L’Europe du milieu du XIXe siècle, structurellement, était donc très proche du monde arabo-musulman tel que nous l’observons aujourd’hui.

Soixante ans après le début de la Révolution française, c’est de France que part le mouvement avec le renversement de la monarchie de Louis-Philippe, qui refusait l’extension du droit de vote. Puis la contagion gagne les pays voisins, et durant l’année tous les grands pays d’Europe s’embrasent - sauf l’Espagne, alors très attardée (seuls 25% de la population était alphabétisée alors, un taux très inférieur à la moyenne).

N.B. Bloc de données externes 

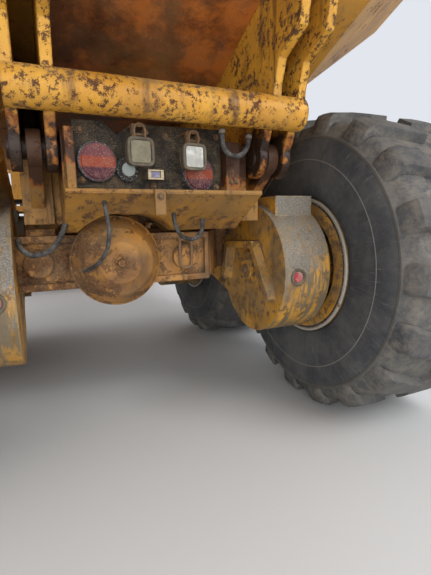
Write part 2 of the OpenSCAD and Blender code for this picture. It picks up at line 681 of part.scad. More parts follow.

Globalement, ces révolutions furent des échecs.

En Allemagne, la réaction conservatrice s’imposa et des régions sombrèrent dans la guerre civile.

En Autriche, les Hongrois furent réprimés, et ne devraient obtenir leur indépendance qu’en 1918.

En France, le suffrage universel porta Louis-Napoléon Bonaparte au pouvoir, et la révolution réussie accoucha d’une dictature autoritaire, régime plus dur que la monarchie de Juillet renversée par les révolutionnaires. La République espérée ne devrait apparaître qu’à partir de 1870.

Je pense que le parallèle doit être clair pour tout le monde.

Le Printemps arabe a touché des populations arabo-musulmanes qui sont, du point de vue du développement économique, social et politique, contemporains des Européens du XIXe siècle : elles aussi sont ethniquement et culturellement très homogènes ; leur niveau d’alphabétisation est celui de nos ancêtres.

Cette similarité des deux « printemps », l’européen et l’arabe, à un siècle et demi de distance, permet de porter certaines conclusions.

Premièrement, il est absurde de penser que le printemps arabe serait un « complot » de la CIA ou de quelque autre officine occidentale. La CIA n’existait pas en 1848. Voir dans le printemps arabe un « complot » étranger relève de la paranoïa, et d’une vision bien fausse de la manière dont se fait l’histoire.

Le printemps arabe, comme le printemps des peuples, est un phénomène spontané qui a touché simultanément plusieurs pays appartenant à une même civilisation, témoignant d’un certain stade d’évolution politique et sociale.

Deuxièmement, il faut ne faut pas désespérer du monde arabo-musulman et croire que l’échec global du printemps arabe soit le signe de son incapacité à évoluer vers la démocratie et l’Etat de droit, et affirmer que les arabes ne sauraient être, culturellement, gouvernés que par des despotes. L’échec du Printemps des peuples n’a pas signé la fin de l’évolution de l’Europe vers les sociétés modernes, bien au contraire.

Je devine que certains diront : « oui, mais l’islam est un problème que n’avaient pas les européens ! Il y a des fanatiques qui massacrent tout le monde ».

Eh bien si, justement. Durant les décennies qui ont suivi, se sont développés les mouvements anarchistes et socialistes qui ont commis des actes terroristes et perpétré des épisodes sanglants : songeons à la Commune de Paris ou aux méfaits de la Bande à Bonnot... et plus tard le développement du bolchévisme et de sa réaction, le fascisme.  L’Europe n’est devenue uniformément démocratique et libérale qu’à partir de la fin de la Seconde guerre mondiale... et pour l’Europe de l’Est seulement après la disparition de l’URSS !

Ainsi donc, il ne faut pas voir le printemps arabe comme un complot occidental. Cela, c’est ce que veulent croire, un peu partout, les ennemis de la démocratie et de l’Etat de droit vers lequel les populations arabe tendent à aller. 

D’autre part, il ne faut pas désespérer des populations arabo-musulmanes, qui suivent le chemin emprunté jadis par les Européens.

Un chemin étroit et semé d’embûches, mais ce n’est pas en regardant les pays arabes avec méfiance, mépris ou panique que nous faciliterons leur évolution naturelle vers des sociétés plus libres.

Ce que les pays occidentaux ont de mieux à faire pour aider à la transition dans les pays arabes, c’est de se comporter, eux-mêmes, en états de droit et en démocraties exemplaires.